§ What you will do:
Only one stretch of the data below should be repeated: the lines from the line containing "const socket = MINUTE_SHAFT_RADIUS + press;" through the line containing "cad_parts[node].hide_render = cad_parts[node].hide_viewport", inclusive, exactly as they are.

§ Given material:
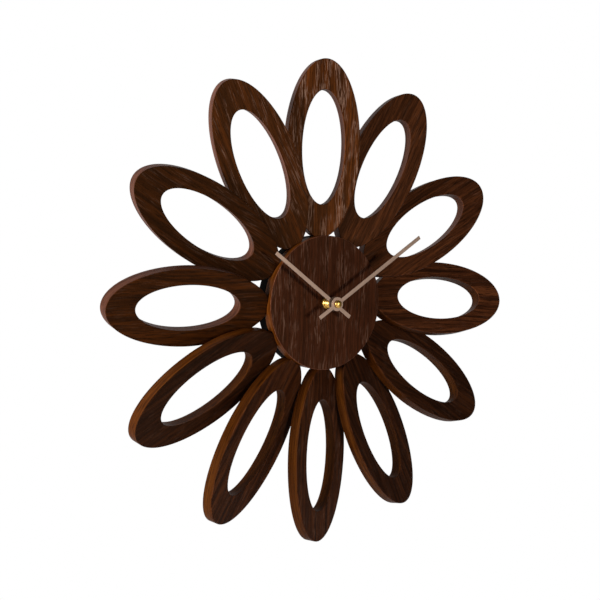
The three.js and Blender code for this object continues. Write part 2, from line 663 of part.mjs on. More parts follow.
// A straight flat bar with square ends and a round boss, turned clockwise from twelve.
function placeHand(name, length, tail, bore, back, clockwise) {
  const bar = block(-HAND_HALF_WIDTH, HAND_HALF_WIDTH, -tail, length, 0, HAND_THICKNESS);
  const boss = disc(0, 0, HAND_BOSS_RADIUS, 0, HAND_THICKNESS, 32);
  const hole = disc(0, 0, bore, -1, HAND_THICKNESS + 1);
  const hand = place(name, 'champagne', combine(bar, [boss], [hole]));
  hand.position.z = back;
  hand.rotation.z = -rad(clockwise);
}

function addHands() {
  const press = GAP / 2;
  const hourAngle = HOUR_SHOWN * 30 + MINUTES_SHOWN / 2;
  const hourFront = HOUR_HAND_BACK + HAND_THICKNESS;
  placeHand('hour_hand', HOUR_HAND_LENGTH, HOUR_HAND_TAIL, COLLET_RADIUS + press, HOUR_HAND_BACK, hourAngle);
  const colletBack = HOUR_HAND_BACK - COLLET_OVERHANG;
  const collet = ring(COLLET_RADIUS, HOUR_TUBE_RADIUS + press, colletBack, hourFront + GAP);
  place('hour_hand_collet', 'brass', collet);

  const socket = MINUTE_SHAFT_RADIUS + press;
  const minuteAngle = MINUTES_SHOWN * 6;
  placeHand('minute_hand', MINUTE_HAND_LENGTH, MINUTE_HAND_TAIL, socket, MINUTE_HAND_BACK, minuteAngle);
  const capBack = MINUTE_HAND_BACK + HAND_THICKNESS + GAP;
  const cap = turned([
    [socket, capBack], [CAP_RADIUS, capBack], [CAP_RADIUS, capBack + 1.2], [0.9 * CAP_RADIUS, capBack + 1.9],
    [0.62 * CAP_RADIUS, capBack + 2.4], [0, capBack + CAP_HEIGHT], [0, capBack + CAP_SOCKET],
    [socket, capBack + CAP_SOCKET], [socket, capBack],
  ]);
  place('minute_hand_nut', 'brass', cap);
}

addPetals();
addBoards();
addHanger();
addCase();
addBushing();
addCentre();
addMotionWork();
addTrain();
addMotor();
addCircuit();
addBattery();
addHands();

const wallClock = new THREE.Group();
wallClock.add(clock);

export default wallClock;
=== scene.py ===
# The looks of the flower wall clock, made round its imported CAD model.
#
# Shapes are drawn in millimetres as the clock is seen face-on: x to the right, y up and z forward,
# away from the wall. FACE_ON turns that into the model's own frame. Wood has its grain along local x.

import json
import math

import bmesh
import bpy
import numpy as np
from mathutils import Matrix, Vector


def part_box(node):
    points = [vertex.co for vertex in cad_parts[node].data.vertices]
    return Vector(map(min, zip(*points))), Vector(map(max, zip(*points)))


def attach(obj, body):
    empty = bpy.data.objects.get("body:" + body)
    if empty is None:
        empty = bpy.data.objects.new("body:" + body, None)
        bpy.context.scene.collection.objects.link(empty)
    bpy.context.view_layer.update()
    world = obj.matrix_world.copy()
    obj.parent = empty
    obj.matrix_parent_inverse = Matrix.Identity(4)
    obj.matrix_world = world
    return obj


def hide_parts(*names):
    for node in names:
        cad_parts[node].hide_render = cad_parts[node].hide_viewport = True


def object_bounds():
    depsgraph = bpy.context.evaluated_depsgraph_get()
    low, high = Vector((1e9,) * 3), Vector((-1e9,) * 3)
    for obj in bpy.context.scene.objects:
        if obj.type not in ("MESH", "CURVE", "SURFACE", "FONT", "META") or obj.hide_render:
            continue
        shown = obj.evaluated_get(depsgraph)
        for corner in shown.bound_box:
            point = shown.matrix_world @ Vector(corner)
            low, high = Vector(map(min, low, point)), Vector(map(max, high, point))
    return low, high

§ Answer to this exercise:
  const socket = MINUTE_SHAFT_RADIUS + press;
  const minuteAngle = MINUTES_SHOWN * 6;
  placeHand('minute_hand', MINUTE_HAND_LENGTH, MINUTE_HAND_TAIL, socket, MINUTE_HAND_BACK, minuteAngle);
  const capBack = MINUTE_HAND_BACK + HAND_THICKNESS + GAP;
  const cap = turned([
    [socket, capBack], [CAP_RADIUS, capBack], [CAP_RADIUS, capBack + 1.2], [0.9 * CAP_RADIUS, capBack + 1.9],
    [0.62 * CAP_RADIUS, capBack + 2.4], [0, capBack + CAP_HEIGHT], [0, capBack + CAP_SOCKET],
    [socket, capBack + CAP_SOCKET], [socket, capBack],
  ]);
  place('minute_hand_nut', 'brass', cap);
}

addPetals();
addBoards();
addHanger();
addCase();
addBushing();
addCentre();
addMotionWork();
addTrain();
addMotor();
addCircuit();
addBattery();
addHands();

const wallClock = new THREE.Group();
wallClock.add(clock);

export default wallClock;
=== scene.py ===
# The looks of the flower wall clock, made round its imported CAD model.
#
# Shapes are drawn in millimetres as the clock is seen face-on: x to the right, y up and z forward,
# away from the wall. FACE_ON turns that into the model's own frame. Wood has its grain along local x.

import json
import math

import bmesh
import bpy
import numpy as np
from mathutils import Matrix, Vector


def part_box(node):
    points = [vertex.co for vertex in cad_parts[node].data.vertices]
    return Vector(map(min, zip(*points))), Vector(map(max, zip(*points)))


def attach(obj, body):
    empty = bpy.data.objects.get("body:" + body)
    if empty is None:
        empty = bpy.data.objects.new("body:" + body, None)
        bpy.context.scene.collection.objects.link(empty)
    bpy.context.view_layer.update()
    world = obj.matrix_world.copy()
    obj.parent = empty
    obj.matrix_parent_inverse = Matrix.Identity(4)
    obj.matrix_world = world
    return obj


def hide_parts(*names):
    for node in names:
        cad_parts[node].hide_render = cad_parts[node].hide_viewport = True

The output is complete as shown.